# Vectorstores: Langchain + PGVector

This notebook demonstrates how to use the `PGVector` vectorstore from the `langchain_postgres` package. `PGVector` is an implementation of LangChain's vectorstore abstraction using PostgreSQL as the backend and utilizing the `pgvector` extension.

## Import required classes

In [None]:
from langchain.embeddings import HuggingFaceEmbeddings
from langchain_core.documents import Document
from langchain_postgres import PGVector
from langchain_postgres.vectorstores import PGVector

## Identify current user

In [None]:
import os

user = os.getenv('LOGNAME')
print(f'Hello, {user}')

Hello, mbklein


## Connect and initialize the `PGVector` vectorstore

For this example, we're going to use an embedding model from [HuggingFace](https://huggingface.co)

In [11]:
connection = f'postgresql+psycopg://{user}:{user}@localhost:5432/{user}'
collection_name = "code4lib2024"
embeddings = HuggingFaceEmbeddings(model_name='nomic-ai/nomic-embed-text-v1.5', model_kwargs={'trust_remote_code':True})

vectorstore = PGVector(
    embeddings=embeddings,
    collection_name=collection_name,
    connection=connection,
    use_jsonb=True,
)

<All keys matched successfully>


## Add Documents to vectorstore

Create a list of `Document` objects and add them to the vectorstore using `add_documents()`. You can specify the document IDs using the `ids` parameter.

In [12]:
docs = [
    Document(
        page_content="Interlibrary loan requests can be made online or at the service desk",
        metadata={"id": 1, "location": "library", "topic": "borrowing"},
    ),
    Document(
        page_content="Course reserves are available for checkout at the circulation desk",
        metadata={"id": 2, "location": "library", "topic": "borrowing"},
    ),
    Document(
        page_content="Study rooms can be reserved up to two weeks in advance",
        metadata={"id": 3, "location": "library", "topic": "reservations"},
    ),
    Document(
        page_content="Library workshops on database research are held monthly",
        metadata={"id": 4, "location": "library", "topic": "workshops"},
    ),
    Document(
        page_content="Access to digital archives is available through the library portal",
        metadata={"id": 5, "location": "library", "topic": "online resources"},
    ),
    Document(
        page_content="Renew your borrowed items online or at any library kiosk",
        metadata={"id": 6, "location": "library", "topic": "borrowing"},
    ),
    Document(
        page_content="Special collections can be accessed in the reading room",
        metadata={"id": 7, "location": "library", "topic": "borrowing"},
    ),
    Document(
        page_content="Library orientation tours are available for new users",
        metadata={"id": 8, "location": "library", "topic": "facilities"},
    ),
    Document(
        page_content="The library offers free Wi-Fi to all visitors",
        metadata={"id": 9, "location": "library", "topic": "facilities"},
    ),
    Document(
        page_content="Photocopying and printing services are available on the ground floor",
        metadata={"id": 10, "location": "library", "topic": "printing services"},
    ),
]

vectorstore.add_documents(docs, ids=[doc.metadata["id"] for doc in docs])

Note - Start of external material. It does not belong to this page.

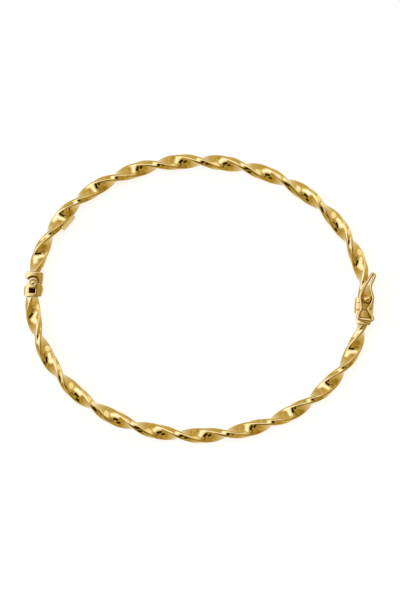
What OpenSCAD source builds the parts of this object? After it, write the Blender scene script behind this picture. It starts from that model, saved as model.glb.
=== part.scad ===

[1, 2, 3, 4, 5, 6, 7, 8, 9, 10]

## Similarity Search

Perform a similarity search using the `similarity_search()` method. You can specify the number of results to return using the `k` parameter.

In [13]:
vectorstore.similarity_search("guided viewing of library spaces", k=10)

[Document(page_content='Library orientation tours are available for new users', metadata={'id': 8, 'topic': 'facilities', 'location': 'library'}),
 Document(page_content='Special collections can be accessed in the reading room', metadata={'id': 7, 'topic': 'borrowing', 'location': 'library'}),
 Document(page_content='The library offers free Wi-Fi to all visitors', metadata={'id': 9, 'topic': 'facilities', 'location': 'library'}),
 Document(page_content='Access to digital archives is available through the library portal', metadata={'id': 5, 'topic': 'online resources', 'location': 'library'}),
 Document(page_content='Study rooms can be reserved up to two weeks in advance', metadata={'id': 3, 'topic': 'reservations', 'location': 'library'}),
 Document(page_content='Photocopying and printing services are available on the ground floor', metadata={'id': 10, 'topic': 'printing services', 'location': 'library'}),
 Document(page_content='Renew your borrowed items online or at any library kiosk

Perform a similarity search using the `similarity_search_with_score()` method.
- This method allows you to return not only the documents, but also the distance score of the query to them.
- The returned distance score is `L2 distance` (or, the length between two points in Euclidean space).
- The calculated distance is normalized to a value between 0 and 1.
- A *LOWER* score is better (i.e., more similar).

In [14]:
vectorstore.similarity_search_with_score("guided viewing of library spaces", k=5)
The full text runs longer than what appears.